Provide a Stable Environment

Change is an inevitable consequence of loss. No matter who it was–a pet or a caregiver—their absence will create unavoidable ripples in your cat’s life. And because cats already hate change, coping with those shifts can exacerbate the negative emotions associated with grief and send your cat into a tailspin of stress, anxiety, and confusion. 

One of the best things you can do to help your cat cope with loss is provide them with a reliable and stable environment. They need to know that while they’re missing an important part of their life, nothing else has changed. The other members of the family are still there for them, they still get predictable meals, and life will move forward.

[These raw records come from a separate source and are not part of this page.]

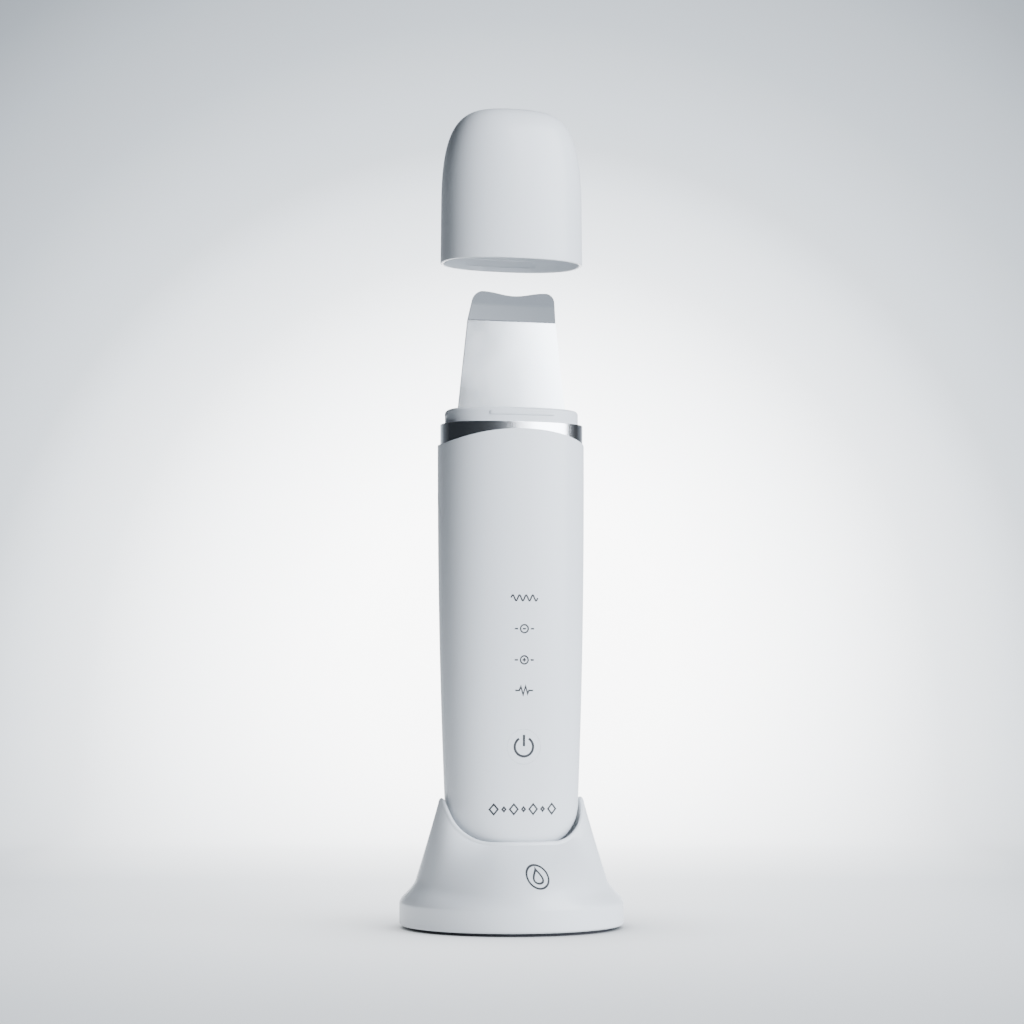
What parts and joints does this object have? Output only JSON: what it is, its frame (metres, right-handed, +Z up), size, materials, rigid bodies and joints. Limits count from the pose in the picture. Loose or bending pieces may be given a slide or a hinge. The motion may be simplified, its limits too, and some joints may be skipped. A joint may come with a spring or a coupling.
{
  "type": "ultrasonic skin scrubber",
  "caption": "Handheld ultrasonic skin scrubber with a bent steel blade and pull-off cap, standing in a flared round charging stand.",
  "frame": {"origin": "centre of the stand's foot, on the ground", "axes": "+Z up along the handset, front with the button faces -Y, +X to the viewer's right seen from the front"},
  "size_m": [0.0654, 0.0654, 0.2408],
  "materials": {
    "cover_plastic": "satin white ABS",
    "cap_plastic": "satin white ABS",
    "stand_plastic": "satin white ABS",
    "collar_plastic": "satin light grey ABS",
    "button_plastic": "satin white ABS",
    "band_chrome": "bright plated",
    "blade_steel": "satin stainless",
    "seal_silicone": "soft matt",
    "mount_rubber": "soft matt",
    "foot_rubber": "soft matt",
    "horn_aluminium": "turned",
    "mass_steel": "turned",
    "ballast_steel": "plain",
    "screw_steel": "zinc plated",
    "piezo_ceramic": "silvered ceramic",
    "electrode_brass": "plain sheet",
    "contact_gold": "gold plated",
    "board_laminate": "green solder mask",
    "chip_black": "moulded epoxy",
    "led_lens": "clear resin over a white body",
    "guide_clear": "clear acrylic",
    "ferrite": "ferrite and enamelled wire",
    "capacitor_sleeve": "shrink sleeve",
    "socket_plastic": "natural nylon",
    "cell_wrap": "shrink film",
    "frame_plastic": "grey ABS",
    "lead_red": "PVC sleeve",
    "lead_white": "PVC sleeve",
    "plate_plastic": "fine spark texture",
    "spring_steel": "drawn wire",
    "inlet_steel": "plated steel"
  },
  "bodies": {
    "stand": {"stand_shell": "stand_plastic", "bottom_plate": "plate_plastic", "foot_ring": "foot_rubber", "ballast_weight": "ballast_steel", "dock_board": "board_laminate", "dock_chip": "chip_black", "dock_screws": "screw_steel", "usb_inlet": "inlet_steel", "pogo_barrels": "contact_gold", "pin_spring_left": "spring_steel", "pin_spring_right": "spring_steel", "base_screws": "screw_steel"},
    "handset": {"front_cover": "cover_plastic", "back_cover": "cover_plastic", "metal_band": "band_chrome", "head_collar": "collar_plastic", "blade_seal": "seal_silicone", "blade": "blade_steel", "transducer_horn": "horn_aluminium", "blade_screws": "screw_steel", "piezo_rings": "piezo_ceramic", "piezo_electrodes": "electrode_brass", "back_mass": "mass_steel", "clamp_bolt": "screw_steel", "transducer_mount": "mount_rubber", "main_board": "board_laminate", "mode_leds": "led_lens", "light_guide": "guide_clear", "tact_switch": "chip_black", "control_chip": "chip_black", "charge_chip": "chip_black", "driver_transistors": "chip_black", "drive_transformer": "ferrite", "filter_capacitor": "capacitor_sleeve", "battery_socket": "socket_plastic", "battery": "cell_wrap", "inner_frame": "frame_plastic", "board_screws": "screw_steel", "charge_contacts": "contact_gold", "contact_leads": "lead_red", "battery_leads": "lead_red", "piezo_leads": "lead_white"},
    "power_button": {"power_button": "button_plastic", "switch_plunger": "chip_black"},
    "cap": {"cap": "cap_plastic"},
    "contact_pin_left": {"contact_pin_left": "contact_gold"},
    "contact_pin_right": {"contact_pin_right": "contact_gold"}
  },
  "joints": [
    {"name": "handset_lift", "type": "slide", "parent": "stand", "child": "handset", "axis": [0, 0, 1], "range_m": [0, 0.05]},
    {"name": "cap_slide", "type": "slide", "parent": "handset", "child": "cap", "axis": [0, 0, 1], "range_m": [-0.0478, 0.002]},
    {"name": "power_button_press", "type": "slide", "parent": "handset", "child": "power_button", "axis": [0, 1, 0], "range_m": [0, 0.0004], "stiffness_N_per_m": 1500, "springref_m": -0.0004},
    {"name": "contact_pin_left_press", "type": "slide", "parent": "stand", "child": "contact_pin_left", "axis": [0, 0, 1], "range_m": [-0.0008, 0], "stiffness_N_per_m": 300, "springref_m": 0.0008, "deforming": ["pin_spring_left"]},
    {"name": "contact_pin_right_press", "type": "slide", "parent": "stand", "child": "contact_pin_right", "axis": [0, 0, 1], "range_m": [-0.0008, 0], "stiffness_N_per_m": 300, "springref_m": 0.0008, "deforming": ["pin_spring_right"]}
  ]
}
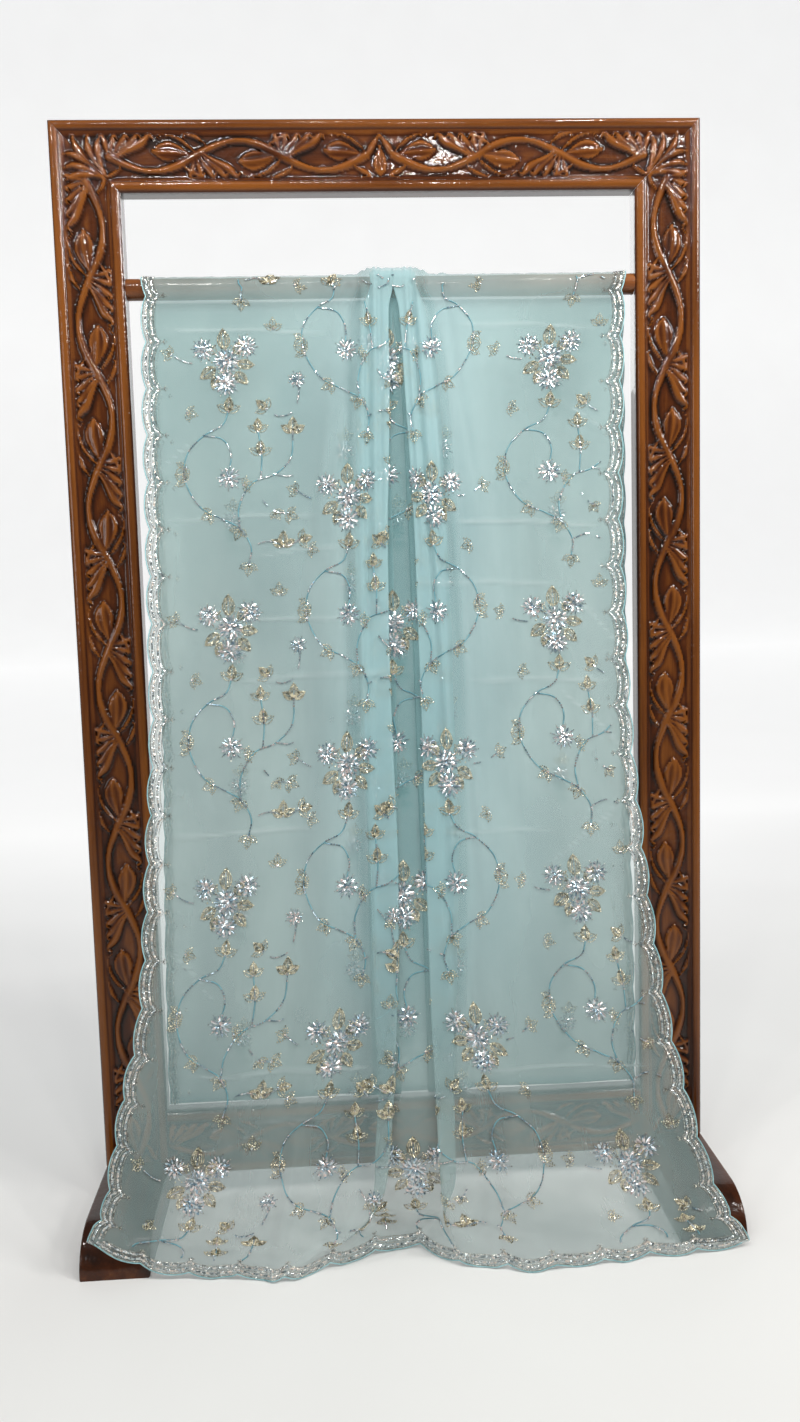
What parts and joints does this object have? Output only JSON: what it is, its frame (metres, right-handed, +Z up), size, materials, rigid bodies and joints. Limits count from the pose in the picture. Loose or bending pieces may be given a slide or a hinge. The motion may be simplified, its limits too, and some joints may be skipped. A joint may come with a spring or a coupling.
{
  "type": "silk saree on a wooden display stand",
  "caption": "Sheer silk saree with a scalloped beaded border, hung over the rod of a free-standing carved wooden stand.",
  "frame": {"origin": "on the floor, below the middle of the whole object's box", "axes": "+Z up, -Y towards whoever looks at the decorated end, +X to that viewer's right"},
  "size_m": [1.22, 0.6446, 2.089],
  "materials": {
    "silk": "sheer organza weave with a soft silk sheen",
    "carved_wood": "dark brown polished wood with glossy lacquer",
    "sequin": "silver sequins with a faint rainbow sheen",
    "bead": "clear silvered glass beads",
    "thread": "teal and grey-gold embroidery thread"
  },
  "bodies": {
    "root": {"front_fall": "silk", "rod_turn": "silk", "back_fall": "silk", "hanging_rod": "carved_wood", "post_left": "carved_wood", "post_right": "carved_wood", "top_rail": "carved_wood", "bottom_rail": "carved_wood", "foot_left": "carved_wood", "foot_right": "carved_wood"}
  },
  "joints": []
}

Don’t Rush Into a New Relationship

While the days and weeks after a loss is not the time to go on vacation or try out a new daily routine, it’s also not the best time to add to the family. If you recently lost a beloved cat or dog and have always filled your home with as many furry friends as possible, there is no “right” time to welcome home a new pet. Some people want to wait, and others find comfort in adding a new face to the family. Only you know what is right for you, but consider your resident cat’s feelings and well-being before jumping in too soon.

cat cope with loss

Adding another pet to the family is exciting, but it’s also a transition. Your resident cat will be especially affected. It can be a lot for them to handle when they’re already coping with a loss. A new pet might help your cat in the long run, but it’s usually best to let them handle one change at a time. Wait until their behavior seems to stabilize before introducing someone new.

Spend Time Together

Spending time together is something that will help both you and your cat cope with a loss. Your presence will help reassure them that everything is going to be okay. If they’re big cuddle bugs, squeeze in a little extra couch time. If playing is their favorite thing to do, make sure you take time to play their favorite games. It will be a good distraction and bring them a little joy during a difficult time.

No matter what you do, give your cat your full attention. Cats know when you’re focused on them and when you’re only half there. Stay off your phone during those cuddle sessions and turn off the TV while you’re playing. You want your cat to know that they are an important part of your life. 

Talk It Out

cat cope with loss

There are so many benefits that come from talking to your cat. They’re not going to understand every word you say, but that truly doesn’t matter. To them, your voice is both familiar and soothing. When you talk in a calming or positive tone, you can actually influence their mood. Cats are extremely perceptive, and they’ll adapt to whatever vibe you give off. You can use this to help them through their grief.

Talking to your cat has the added advantage of helping your own emotional well-being. You can say whatever you want without fear of judgement. Cats can be great sounding boards when you need to work through difficult emotions. It’s okay if you talk about feeling sad, it won’t make your cat feel worse. Simply stay calm and let the power of conservation bring you and your cat closer together. 

Through it all, the best thing you can do to help your cat cope with loss is to be there for them. Don’t be alarmed if their behavior changes temporarily or they show signs of stress. It’s all part of the grieving process. And with your help, they’ll work through their emotions.